Goal:
Up to and including the line containing "return made", please reproduce the lines of the listing below, starting from the top.

═══

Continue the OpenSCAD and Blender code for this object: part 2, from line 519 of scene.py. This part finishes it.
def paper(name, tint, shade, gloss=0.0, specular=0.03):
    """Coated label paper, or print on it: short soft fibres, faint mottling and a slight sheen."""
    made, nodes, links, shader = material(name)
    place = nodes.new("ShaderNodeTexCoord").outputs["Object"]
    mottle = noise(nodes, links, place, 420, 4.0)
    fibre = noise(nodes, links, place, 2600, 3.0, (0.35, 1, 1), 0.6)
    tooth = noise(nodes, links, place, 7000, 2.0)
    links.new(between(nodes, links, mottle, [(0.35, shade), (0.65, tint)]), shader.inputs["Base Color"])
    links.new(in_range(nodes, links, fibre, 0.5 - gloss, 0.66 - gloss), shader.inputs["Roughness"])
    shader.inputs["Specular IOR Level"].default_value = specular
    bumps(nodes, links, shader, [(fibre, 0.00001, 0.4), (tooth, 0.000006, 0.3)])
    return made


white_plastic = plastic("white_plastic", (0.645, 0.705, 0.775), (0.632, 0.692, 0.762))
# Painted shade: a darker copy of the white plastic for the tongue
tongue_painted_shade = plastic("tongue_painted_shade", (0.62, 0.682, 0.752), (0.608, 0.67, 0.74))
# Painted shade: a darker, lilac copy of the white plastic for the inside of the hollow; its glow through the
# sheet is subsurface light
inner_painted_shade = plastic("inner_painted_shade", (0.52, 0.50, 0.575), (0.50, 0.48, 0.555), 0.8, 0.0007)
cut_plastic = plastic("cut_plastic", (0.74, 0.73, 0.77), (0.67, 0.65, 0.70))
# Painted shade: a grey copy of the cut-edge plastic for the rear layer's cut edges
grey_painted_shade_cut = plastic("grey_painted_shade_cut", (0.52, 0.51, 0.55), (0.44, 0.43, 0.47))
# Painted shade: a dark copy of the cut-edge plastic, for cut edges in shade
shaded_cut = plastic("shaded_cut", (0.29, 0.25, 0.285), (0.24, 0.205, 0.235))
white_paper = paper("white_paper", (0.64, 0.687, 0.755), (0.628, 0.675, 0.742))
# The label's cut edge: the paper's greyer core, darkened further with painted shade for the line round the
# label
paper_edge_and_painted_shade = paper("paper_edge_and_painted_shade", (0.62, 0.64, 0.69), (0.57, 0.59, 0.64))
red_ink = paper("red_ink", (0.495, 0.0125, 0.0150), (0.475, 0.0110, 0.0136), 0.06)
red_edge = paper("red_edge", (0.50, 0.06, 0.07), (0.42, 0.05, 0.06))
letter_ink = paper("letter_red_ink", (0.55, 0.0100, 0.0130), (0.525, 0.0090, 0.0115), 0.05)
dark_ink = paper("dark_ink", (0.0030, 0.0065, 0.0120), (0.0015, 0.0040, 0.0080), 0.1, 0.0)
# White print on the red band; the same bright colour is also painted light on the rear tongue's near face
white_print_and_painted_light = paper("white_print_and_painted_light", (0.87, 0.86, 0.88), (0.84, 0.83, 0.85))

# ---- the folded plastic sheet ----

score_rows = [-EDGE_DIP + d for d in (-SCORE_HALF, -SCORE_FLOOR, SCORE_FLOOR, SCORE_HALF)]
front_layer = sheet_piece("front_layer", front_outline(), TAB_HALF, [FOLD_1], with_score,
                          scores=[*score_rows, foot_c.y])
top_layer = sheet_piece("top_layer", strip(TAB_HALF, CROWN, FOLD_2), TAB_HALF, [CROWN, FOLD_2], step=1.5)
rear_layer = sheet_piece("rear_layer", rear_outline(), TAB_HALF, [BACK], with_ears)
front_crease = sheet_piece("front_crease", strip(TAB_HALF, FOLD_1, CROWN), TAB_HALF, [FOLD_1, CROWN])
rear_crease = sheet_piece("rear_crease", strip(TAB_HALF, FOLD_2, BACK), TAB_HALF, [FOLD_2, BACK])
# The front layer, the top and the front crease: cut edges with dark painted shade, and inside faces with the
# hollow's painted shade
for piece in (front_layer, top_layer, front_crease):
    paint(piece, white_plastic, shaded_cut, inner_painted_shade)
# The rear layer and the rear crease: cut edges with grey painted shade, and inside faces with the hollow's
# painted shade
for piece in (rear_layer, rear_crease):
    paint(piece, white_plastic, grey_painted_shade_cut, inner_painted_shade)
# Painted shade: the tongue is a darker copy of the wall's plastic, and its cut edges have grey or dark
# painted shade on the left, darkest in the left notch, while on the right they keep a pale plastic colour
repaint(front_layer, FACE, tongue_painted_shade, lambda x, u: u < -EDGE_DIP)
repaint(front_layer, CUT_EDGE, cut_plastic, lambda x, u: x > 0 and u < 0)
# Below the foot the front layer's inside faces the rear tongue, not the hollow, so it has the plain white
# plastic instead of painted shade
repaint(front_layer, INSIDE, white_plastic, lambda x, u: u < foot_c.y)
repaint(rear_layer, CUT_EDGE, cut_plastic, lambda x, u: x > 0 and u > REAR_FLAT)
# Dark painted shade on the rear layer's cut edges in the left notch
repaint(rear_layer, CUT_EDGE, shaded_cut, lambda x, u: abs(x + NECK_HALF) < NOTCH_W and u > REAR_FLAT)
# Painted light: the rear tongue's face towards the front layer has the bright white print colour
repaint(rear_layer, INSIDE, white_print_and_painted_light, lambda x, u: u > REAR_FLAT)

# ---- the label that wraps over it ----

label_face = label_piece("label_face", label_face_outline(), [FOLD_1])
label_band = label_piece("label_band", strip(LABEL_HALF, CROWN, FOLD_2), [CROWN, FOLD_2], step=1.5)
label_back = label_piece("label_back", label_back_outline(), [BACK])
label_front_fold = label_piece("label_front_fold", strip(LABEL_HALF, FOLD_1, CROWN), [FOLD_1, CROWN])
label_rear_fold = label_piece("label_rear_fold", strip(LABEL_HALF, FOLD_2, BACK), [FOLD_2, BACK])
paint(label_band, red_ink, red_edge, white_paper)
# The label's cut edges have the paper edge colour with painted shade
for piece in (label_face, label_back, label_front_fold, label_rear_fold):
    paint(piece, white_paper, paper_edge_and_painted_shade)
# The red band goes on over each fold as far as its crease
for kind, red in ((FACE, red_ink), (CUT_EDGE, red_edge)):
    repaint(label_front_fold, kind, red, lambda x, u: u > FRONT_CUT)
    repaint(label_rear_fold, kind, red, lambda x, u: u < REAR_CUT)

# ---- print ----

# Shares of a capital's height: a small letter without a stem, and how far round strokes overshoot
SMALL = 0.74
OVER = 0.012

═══

Output:
Continue the OpenSCAD and Blender code for this object: part 2, from line 519 of scene.py. This part finishes it.
def paper(name, tint, shade, gloss=0.0, specular=0.03):
    """Coated label paper, or print on it: short soft fibres, faint mottling and a slight sheen."""
    made, nodes, links, shader = material(name)
    place = nodes.new("ShaderNodeTexCoord").outputs["Object"]
    mottle = noise(nodes, links, place, 420, 4.0)
    fibre = noise(nodes, links, place, 2600, 3.0, (0.35, 1, 1), 0.6)
    tooth = noise(nodes, links, place, 7000, 2.0)
    links.new(between(nodes, links, mottle, [(0.35, shade), (0.65, tint)]), shader.inputs["Base Color"])
    links.new(in_range(nodes, links, fibre, 0.5 - gloss, 0.66 - gloss), shader.inputs["Roughness"])
    shader.inputs["Specular IOR Level"].default_value = specular
    bumps(nodes, links, shader, [(fibre, 0.00001, 0.4), (tooth, 0.000006, 0.3)])
    return made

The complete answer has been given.